There’s nearly 160 vendors here border agents and local law enforcement. Many of these items will not be sold and will likely remain as prototypes. Some are already used today and they are here to remind their customers that their systems are still the best.
“Well we’d like to assist the border in doing security and surveillance,” says Doug Carey from IEC Infrared Systems.
“There’s some interest in D.C. in using our products adding our products to the mix,” comments David Schnell from LRAD.
Traditionally you’d expect this type of event near the border. It’s the only one dedicated specifically for the US. Mexico Border. It’s taking place hundreds of miles away from the actual border.
“San Antonio is the closest we could get to a sizable venue and a city that is easy enough to travel to for people from around the country,” says Moriarty.
But it’s not just about the technology.
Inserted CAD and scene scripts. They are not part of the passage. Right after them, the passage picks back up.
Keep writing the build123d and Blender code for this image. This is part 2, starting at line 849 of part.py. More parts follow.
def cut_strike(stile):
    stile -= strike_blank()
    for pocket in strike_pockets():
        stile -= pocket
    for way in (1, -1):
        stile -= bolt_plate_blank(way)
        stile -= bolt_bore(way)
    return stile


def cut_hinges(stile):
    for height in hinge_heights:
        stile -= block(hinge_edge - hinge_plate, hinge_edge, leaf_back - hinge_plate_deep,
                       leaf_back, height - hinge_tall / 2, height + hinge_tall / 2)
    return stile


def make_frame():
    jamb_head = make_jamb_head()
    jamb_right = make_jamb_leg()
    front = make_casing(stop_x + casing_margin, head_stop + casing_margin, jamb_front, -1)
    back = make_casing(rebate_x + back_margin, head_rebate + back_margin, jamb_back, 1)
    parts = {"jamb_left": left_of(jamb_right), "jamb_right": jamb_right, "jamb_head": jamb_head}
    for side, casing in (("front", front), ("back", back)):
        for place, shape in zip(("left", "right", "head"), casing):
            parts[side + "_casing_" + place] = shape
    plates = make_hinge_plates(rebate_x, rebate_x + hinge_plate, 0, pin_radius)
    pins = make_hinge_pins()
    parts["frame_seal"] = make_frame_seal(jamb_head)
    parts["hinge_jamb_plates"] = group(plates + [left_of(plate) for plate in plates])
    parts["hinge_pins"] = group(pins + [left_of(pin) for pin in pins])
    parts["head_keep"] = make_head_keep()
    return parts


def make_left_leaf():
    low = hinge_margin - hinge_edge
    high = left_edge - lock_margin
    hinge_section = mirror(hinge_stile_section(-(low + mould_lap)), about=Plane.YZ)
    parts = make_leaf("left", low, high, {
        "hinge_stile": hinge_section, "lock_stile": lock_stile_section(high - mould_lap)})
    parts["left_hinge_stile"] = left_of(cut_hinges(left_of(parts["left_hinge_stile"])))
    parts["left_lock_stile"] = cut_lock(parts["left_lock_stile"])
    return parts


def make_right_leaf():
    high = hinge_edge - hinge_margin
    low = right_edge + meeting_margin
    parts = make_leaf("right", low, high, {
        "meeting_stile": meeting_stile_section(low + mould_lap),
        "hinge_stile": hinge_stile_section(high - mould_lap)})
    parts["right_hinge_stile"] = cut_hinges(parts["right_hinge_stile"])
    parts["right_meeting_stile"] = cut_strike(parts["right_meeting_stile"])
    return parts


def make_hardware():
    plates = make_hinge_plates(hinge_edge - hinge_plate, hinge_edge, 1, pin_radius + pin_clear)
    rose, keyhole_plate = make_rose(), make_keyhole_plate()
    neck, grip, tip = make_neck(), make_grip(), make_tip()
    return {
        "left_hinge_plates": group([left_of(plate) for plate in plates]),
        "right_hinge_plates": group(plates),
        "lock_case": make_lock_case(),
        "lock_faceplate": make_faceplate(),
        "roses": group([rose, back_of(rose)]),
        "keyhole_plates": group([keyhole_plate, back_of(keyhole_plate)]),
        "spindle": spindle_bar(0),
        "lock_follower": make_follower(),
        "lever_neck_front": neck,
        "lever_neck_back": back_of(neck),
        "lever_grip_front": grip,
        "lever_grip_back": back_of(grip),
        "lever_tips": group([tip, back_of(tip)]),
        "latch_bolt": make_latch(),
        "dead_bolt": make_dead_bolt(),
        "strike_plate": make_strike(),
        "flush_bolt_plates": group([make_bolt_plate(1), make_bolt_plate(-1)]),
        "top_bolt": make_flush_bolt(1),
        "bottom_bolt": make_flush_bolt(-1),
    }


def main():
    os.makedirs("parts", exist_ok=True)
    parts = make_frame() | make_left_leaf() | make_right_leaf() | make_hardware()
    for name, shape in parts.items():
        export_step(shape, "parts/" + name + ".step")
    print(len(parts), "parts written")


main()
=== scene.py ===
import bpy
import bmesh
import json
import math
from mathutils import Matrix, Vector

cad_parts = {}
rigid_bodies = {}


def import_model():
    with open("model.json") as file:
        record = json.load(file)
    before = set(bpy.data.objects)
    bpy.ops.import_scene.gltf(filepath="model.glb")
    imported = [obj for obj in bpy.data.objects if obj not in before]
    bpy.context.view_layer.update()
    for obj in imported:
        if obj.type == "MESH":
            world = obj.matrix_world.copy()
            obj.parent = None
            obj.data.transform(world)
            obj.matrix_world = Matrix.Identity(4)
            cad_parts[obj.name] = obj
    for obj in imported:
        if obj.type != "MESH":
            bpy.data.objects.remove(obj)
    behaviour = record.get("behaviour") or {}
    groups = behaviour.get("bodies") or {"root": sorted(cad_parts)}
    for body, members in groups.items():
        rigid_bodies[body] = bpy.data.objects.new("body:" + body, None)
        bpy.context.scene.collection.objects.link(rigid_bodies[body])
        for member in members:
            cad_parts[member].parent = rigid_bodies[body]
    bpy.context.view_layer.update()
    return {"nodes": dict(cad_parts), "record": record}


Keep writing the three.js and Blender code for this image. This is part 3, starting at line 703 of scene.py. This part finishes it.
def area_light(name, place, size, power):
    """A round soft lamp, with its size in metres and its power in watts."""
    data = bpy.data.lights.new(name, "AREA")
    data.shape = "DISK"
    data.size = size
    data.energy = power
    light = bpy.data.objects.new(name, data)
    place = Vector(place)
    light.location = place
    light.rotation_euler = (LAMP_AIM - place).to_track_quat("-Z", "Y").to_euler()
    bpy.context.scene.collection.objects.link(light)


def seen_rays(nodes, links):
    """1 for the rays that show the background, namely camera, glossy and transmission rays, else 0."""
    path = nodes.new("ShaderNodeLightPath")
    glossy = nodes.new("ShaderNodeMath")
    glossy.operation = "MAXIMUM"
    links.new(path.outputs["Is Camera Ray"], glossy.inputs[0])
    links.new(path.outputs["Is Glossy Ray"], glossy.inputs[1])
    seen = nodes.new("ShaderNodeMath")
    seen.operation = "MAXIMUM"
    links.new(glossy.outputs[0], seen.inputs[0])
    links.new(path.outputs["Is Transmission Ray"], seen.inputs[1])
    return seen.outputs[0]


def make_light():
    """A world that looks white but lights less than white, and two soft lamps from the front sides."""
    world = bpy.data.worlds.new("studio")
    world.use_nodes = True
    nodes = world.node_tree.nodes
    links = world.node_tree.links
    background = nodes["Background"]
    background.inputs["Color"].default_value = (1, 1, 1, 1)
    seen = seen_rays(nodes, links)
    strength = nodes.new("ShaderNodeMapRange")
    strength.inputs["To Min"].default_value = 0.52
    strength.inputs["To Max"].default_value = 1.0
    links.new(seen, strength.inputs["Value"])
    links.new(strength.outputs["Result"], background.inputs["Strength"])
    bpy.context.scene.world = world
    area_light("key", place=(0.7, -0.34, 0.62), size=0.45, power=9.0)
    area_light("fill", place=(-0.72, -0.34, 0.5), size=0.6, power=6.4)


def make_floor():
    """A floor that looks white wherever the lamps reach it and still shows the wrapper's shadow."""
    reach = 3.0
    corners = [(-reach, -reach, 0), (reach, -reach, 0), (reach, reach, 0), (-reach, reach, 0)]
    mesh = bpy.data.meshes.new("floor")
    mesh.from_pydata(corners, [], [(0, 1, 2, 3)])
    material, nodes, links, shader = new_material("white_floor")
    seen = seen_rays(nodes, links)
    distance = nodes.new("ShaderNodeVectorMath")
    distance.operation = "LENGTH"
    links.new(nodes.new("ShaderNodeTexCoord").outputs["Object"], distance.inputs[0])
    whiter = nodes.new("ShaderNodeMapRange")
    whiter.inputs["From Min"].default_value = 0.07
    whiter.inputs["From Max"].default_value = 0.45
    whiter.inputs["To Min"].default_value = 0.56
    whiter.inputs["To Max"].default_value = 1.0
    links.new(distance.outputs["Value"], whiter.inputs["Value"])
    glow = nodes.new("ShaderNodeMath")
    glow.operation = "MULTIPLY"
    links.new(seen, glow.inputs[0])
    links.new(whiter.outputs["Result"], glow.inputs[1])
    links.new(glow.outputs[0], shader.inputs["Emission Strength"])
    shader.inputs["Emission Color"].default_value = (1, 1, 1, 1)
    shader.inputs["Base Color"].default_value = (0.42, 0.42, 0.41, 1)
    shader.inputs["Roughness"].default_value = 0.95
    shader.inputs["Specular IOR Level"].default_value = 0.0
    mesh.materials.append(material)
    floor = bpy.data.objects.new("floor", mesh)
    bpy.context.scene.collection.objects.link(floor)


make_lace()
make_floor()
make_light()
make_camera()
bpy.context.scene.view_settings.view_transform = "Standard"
Border agents discuss their latest statistics. Those with proposals for a border wall show up not sure if the same leaders would see their wall proposals first.
There are visitors making sure that people remember that despite the latest technology, human lives are at stake.
Such is the case with Erica Aguilar. Her husband lost his life protecting the border. She believes, “the industry believes in protecting America or our borders. That is why they create the equipment they create.”
There are those fighting for what they believe and there are those trying to keep the border safe. Either way they unite to make a difference.